Send back all the data below, exactly as given.

-.-.-

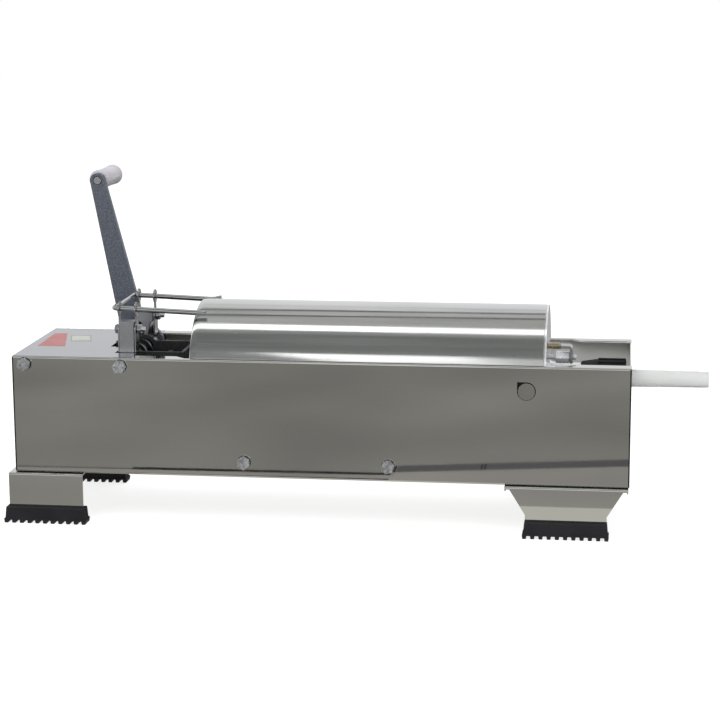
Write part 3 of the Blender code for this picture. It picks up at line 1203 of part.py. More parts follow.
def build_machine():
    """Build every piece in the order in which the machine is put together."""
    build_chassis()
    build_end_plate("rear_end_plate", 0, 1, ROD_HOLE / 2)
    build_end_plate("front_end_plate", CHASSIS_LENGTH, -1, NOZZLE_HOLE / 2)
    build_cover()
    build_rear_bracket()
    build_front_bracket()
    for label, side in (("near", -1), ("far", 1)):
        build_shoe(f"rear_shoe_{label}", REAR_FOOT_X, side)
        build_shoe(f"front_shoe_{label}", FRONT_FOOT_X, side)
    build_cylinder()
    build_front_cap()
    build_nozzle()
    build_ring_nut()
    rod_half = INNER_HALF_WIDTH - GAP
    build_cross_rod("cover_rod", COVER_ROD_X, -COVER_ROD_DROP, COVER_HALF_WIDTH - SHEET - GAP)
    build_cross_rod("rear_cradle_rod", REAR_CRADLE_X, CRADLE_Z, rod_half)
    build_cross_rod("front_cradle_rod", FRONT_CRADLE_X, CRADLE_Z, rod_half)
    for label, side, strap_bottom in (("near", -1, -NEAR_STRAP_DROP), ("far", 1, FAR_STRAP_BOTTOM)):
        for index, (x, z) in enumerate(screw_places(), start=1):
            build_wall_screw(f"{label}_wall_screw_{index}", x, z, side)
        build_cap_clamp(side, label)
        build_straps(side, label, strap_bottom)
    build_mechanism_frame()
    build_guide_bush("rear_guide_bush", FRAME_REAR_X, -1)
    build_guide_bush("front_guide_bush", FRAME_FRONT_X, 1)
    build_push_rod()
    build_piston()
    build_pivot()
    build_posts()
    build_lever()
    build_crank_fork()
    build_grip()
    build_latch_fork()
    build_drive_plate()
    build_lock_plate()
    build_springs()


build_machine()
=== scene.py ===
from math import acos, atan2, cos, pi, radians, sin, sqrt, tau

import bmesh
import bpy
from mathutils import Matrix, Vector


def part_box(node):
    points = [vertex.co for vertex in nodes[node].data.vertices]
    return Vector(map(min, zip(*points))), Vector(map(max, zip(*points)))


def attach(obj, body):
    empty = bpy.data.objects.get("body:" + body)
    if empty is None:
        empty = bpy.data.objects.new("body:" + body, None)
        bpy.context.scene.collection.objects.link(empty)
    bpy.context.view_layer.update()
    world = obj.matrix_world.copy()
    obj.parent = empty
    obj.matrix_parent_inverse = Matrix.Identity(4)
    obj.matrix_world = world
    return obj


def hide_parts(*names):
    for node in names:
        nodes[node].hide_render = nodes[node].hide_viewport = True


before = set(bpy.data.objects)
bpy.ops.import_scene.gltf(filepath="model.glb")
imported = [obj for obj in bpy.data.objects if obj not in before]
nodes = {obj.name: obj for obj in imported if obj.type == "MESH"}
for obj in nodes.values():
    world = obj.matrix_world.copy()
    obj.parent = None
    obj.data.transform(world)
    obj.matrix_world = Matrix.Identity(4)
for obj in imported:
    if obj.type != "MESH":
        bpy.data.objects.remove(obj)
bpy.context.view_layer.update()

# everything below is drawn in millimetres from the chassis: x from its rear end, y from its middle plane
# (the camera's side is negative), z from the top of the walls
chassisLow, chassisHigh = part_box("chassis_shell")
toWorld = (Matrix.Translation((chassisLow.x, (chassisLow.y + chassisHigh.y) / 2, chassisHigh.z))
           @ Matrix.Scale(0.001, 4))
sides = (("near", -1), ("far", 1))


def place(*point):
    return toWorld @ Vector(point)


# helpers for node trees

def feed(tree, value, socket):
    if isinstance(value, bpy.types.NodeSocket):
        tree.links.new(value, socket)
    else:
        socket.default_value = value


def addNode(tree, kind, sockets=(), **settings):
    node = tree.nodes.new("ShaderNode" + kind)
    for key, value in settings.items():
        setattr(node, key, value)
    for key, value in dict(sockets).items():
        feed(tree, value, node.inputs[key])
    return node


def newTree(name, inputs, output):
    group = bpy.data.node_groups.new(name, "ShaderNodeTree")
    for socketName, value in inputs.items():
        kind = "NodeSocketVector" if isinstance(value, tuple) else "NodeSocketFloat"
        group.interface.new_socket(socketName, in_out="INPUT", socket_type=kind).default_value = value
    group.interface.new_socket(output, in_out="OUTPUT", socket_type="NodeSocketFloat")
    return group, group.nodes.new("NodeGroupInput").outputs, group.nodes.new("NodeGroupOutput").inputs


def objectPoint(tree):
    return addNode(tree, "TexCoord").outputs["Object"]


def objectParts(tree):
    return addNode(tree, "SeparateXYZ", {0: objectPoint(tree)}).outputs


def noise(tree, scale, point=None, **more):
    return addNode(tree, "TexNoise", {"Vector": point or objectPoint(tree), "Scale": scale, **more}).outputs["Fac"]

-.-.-

▶ **Reply to the exercise**
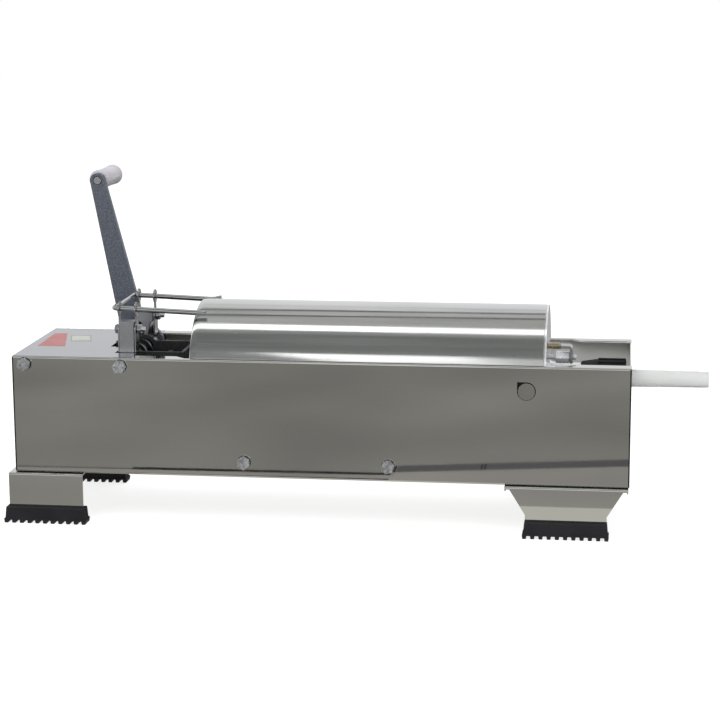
Write part 3 of the Blender code for this picture. It picks up at line 1203 of part.py. More parts follow.
def build_machine():
    """Build every piece in the order in which the machine is put together."""
    build_chassis()
    build_end_plate("rear_end_plate", 0, 1, ROD_HOLE / 2)
    build_end_plate("front_end_plate", CHASSIS_LENGTH, -1, NOZZLE_HOLE / 2)
    build_cover()
    build_rear_bracket()
    build_front_bracket()
    for label, side in (("near", -1), ("far", 1)):
        build_shoe(f"rear_shoe_{label}", REAR_FOOT_X, side)
        build_shoe(f"front_shoe_{label}", FRONT_FOOT_X, side)
    build_cylinder()
    build_front_cap()
    build_nozzle()
    build_ring_nut()
    rod_half = INNER_HALF_WIDTH - GAP
    build_cross_rod("cover_rod", COVER_ROD_X, -COVER_ROD_DROP, COVER_HALF_WIDTH - SHEET - GAP)
    build_cross_rod("rear_cradle_rod", REAR_CRADLE_X, CRADLE_Z, rod_half)
    build_cross_rod("front_cradle_rod", FRONT_CRADLE_X, CRADLE_Z, rod_half)
    for label, side, strap_bottom in (("near", -1, -NEAR_STRAP_DROP), ("far", 1, FAR_STRAP_BOTTOM)):
        for index, (x, z) in enumerate(screw_places(), start=1):
            build_wall_screw(f"{label}_wall_screw_{index}", x, z, side)
        build_cap_clamp(side, label)
        build_straps(side, label, strap_bottom)
    build_mechanism_frame()
    build_guide_bush("rear_guide_bush", FRAME_REAR_X, -1)
    build_guide_bush("front_guide_bush", FRAME_FRONT_X, 1)
    build_push_rod()
    build_piston()
    build_pivot()
    build_posts()
    build_lever()
    build_crank_fork()
    build_grip()
    build_latch_fork()
    build_drive_plate()
    build_lock_plate()
    build_springs()


build_machine()
=== scene.py ===
from math import acos, atan2, cos, pi, radians, sin, sqrt, tau

import bmesh
import bpy
from mathutils import Matrix, Vector


def part_box(node):
    points = [vertex.co for vertex in nodes[node].data.vertices]
    return Vector(map(min, zip(*points))), Vector(map(max, zip(*points)))


def attach(obj, body):
    empty = bpy.data.objects.get("body:" + body)
    if empty is None:
        empty = bpy.data.objects.new("body:" + body, None)
        bpy.context.scene.collection.objects.link(empty)
    bpy.context.view_layer.update()
    world = obj.matrix_world.copy()
    obj.parent = empty
    obj.matrix_parent_inverse = Matrix.Identity(4)
    obj.matrix_world = world
    return obj


def hide_parts(*names):
    for node in names:
        nodes[node].hide_render = nodes[node].hide_viewport = True


before = set(bpy.data.objects)
bpy.ops.import_scene.gltf(filepath="model.glb")
imported = [obj for obj in bpy.data.objects if obj not in before]
nodes = {obj.name: obj for obj in imported if obj.type == "MESH"}
for obj in nodes.values():
    world = obj.matrix_world.copy()
    obj.parent = None
    obj.data.transform(world)
    obj.matrix_world = Matrix.Identity(4)
for obj in imported:
    if obj.type != "MESH":
        bpy.data.objects.remove(obj)
bpy.context.view_layer.update()

# everything below is drawn in millimetres from the chassis: x from its rear end, y from its middle plane
# (the camera's side is negative), z from the top of the walls
chassisLow, chassisHigh = part_box("chassis_shell")
toWorld = (Matrix.Translation((chassisLow.x, (chassisLow.y + chassisHigh.y) / 2, chassisHigh.z))
           @ Matrix.Scale(0.001, 4))
sides = (("near", -1), ("far", 1))


def place(*point):
    return toWorld @ Vector(point)


# helpers for node trees

def feed(tree, value, socket):
    if isinstance(value, bpy.types.NodeSocket):
        tree.links.new(value, socket)
    else:
        socket.default_value = value


def addNode(tree, kind, sockets=(), **settings):
    node = tree.nodes.new("ShaderNode" + kind)
    for key, value in settings.items():
        setattr(node, key, value)
    for key, value in dict(sockets).items():
        feed(tree, value, node.inputs[key])
    return node


def newTree(name, inputs, output):
    group = bpy.data.node_groups.new(name, "ShaderNodeTree")
    for socketName, value in inputs.items():
        kind = "NodeSocketVector" if isinstance(value, tuple) else "NodeSocketFloat"
        group.interface.new_socket(socketName, in_out="INPUT", socket_type=kind).default_value = value
    group.interface.new_socket(output, in_out="OUTPUT", socket_type="NodeSocketFloat")
    return group, group.nodes.new("NodeGroupInput").outputs, group.nodes.new("NodeGroupOutput").inputs


def objectPoint(tree):
    return addNode(tree, "TexCoord").outputs["Object"]


def objectParts(tree):
    return addNode(tree, "SeparateXYZ", {0: objectPoint(tree)}).outputs


def noise(tree, scale, point=None, **more):
    return addNode(tree, "TexNoise", {"Vector": point or objectPoint(tree), "Scale": scale, **more}).outputs["Fac"]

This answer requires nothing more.